Later, 80043 rests at Blandford Forum while working the 07.35 Templecombe to Bournemouth.

Somerset and Dorset lives on - report by Richard Putley

On 6 March 1966 the much loved Somerset and Dorset from Bath to  Bournemouth was closed. This line was much loved by railway enthusiasts due to the variety motive power that used it. Trains were often double headed due to the steep gradients. To mark the 50th anniversary of this sad occasion a number of S & D themed galas have been staged. At Midsomer Norton station the S & D Heritage Trust have relaid about a mile of track on the old S & D line.
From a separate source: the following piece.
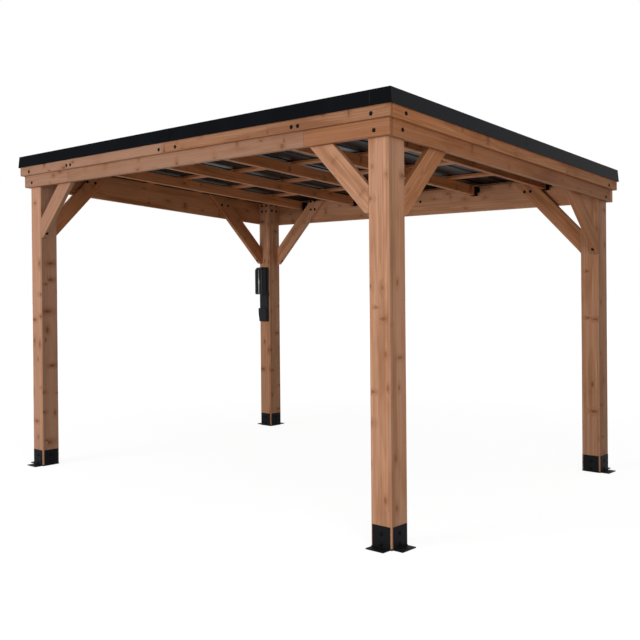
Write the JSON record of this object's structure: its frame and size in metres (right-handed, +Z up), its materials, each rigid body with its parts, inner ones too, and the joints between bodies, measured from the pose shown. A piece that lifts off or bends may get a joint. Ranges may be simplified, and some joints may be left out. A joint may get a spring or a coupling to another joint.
{
  "type": "hardtop gazebo",
  "caption": "Free-standing timber gazebo on square posts with knee braces and a sloping ribbed metal roof.",
  "frame": {"origin": "on the ground, at the middle of the plan over the roof's edge trim", "axes": "+Z up, +X along the long side, -Y towards the front, which is the high side of the roof"},
  "size_m": [3.701, 2.7906, 2.4303],
  "materials": {
    "cedar": "stained, satin",
    "black_steel": "black powder coat",
    "roof_metal": "dark grey coated ribbed sheet",
    "trim_metal": "dark coated folded sheet",
    "black_plastic": "moulded, satin"
  },
  "bodies": {
    "root": {"back_beam": "cedar", "back_fascia": "cedar", "back_hanger_1": "black_steel", "back_hanger_2": "black_steel", "back_hanger_3": "black_steel", "back_hanger_4": "black_steel", "back_hanger_5": "black_steel", "back_left_brace_along_x": "cedar", "back_left_brace_along_y": "cedar", "back_left_post": "cedar", "back_left_shoe": "black_steel", "back_right_brace_along_x": "cedar", "back_right_brace_along_y": "cedar", "back_right_post": "cedar", "back_right_shoe": "black_steel", "back_trim": "trim_metal", "back_trim_joint": "trim_metal", "front_beam": "cedar", "front_fascia": "cedar", "front_hanger_1": "black_steel", "front_hanger_2": "black_steel", "front_hanger_3": "black_steel", "front_hanger_4": "black_steel", "front_hanger_5": "black_steel", "front_left_brace_along_x": "cedar", "front_left_brace_along_y": "cedar", "front_left_post": "cedar", "front_left_shoe": "black_steel", "front_right_brace_along_x": "cedar", "front_right_brace_along_y": "cedar", "front_right_post": "cedar", "front_right_shoe": "black_steel", "front_trim": "trim_metal", "front_trim_joint": "trim_metal", "left_beam": "cedar", "left_fascia": "cedar", "left_trim": "trim_metal", "power_box_body": "black_plastic", "power_box_cover": "black_plastic", "power_box_lower_housing": "black_plastic", "purlin_1": "cedar", "purlin_2": "cedar", "purlin_3": "cedar", "purlin_4": "cedar", "rafter_1": "cedar", "rafter_2": "cedar", "rafter_3": "cedar", "rafter_4": "cedar", "rafter_5": "cedar", "right_beam": "cedar", "right_fascia": "cedar", "right_trim": "trim_metal", "roof_panel_1": "roof_metal", "roof_panel_2": "roof_metal", "roof_panel_3": "roof_metal", "roof_panel_4": "roof_metal"}
  },
  "joints": []
}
On the weekend of 27 / 28 February they had a gala featuring LMS 'Jinty' 0-6-0T 47406, hired in the from the Great Central Railway, and newly restored Sentinel 0-4-0 7109 which is identical to two BR owned examples, 47190/1 which used to work here. Thus a typical scene was reproduced.

On 5-6 March it was the turn of the West Somerset Railway to host its S & D themed weekend with a galaxy of guest locos. From the Great Central Railway these include heavy freight power in the shape of 8F 2-8-0 48624 (above) ...

... and 9F 2-10-0 92214.

The Midland Railway Centre provided former S & D 2-8-0 53809.

Also present were Battle of Britain Pacifics 34053 Sir Keith Park (rebuilt) and 34070 Manston (unrebuilt) seen above double-heading at Blue Anchor.

Other visitors included LMS 4F 0-6-0 44422, seen near Doniford ...

...  and BR 4 2-6-4T 80043, seen at Watchet.

And finally ...

Another was to travel S & D is the remarkable Two Tunnels Greenway near Bath, which includes the 1829-yard Combe Down tunnel, the longest cycling and walking tunnel in the UK, seen above in 2013 (Joanna Hulme).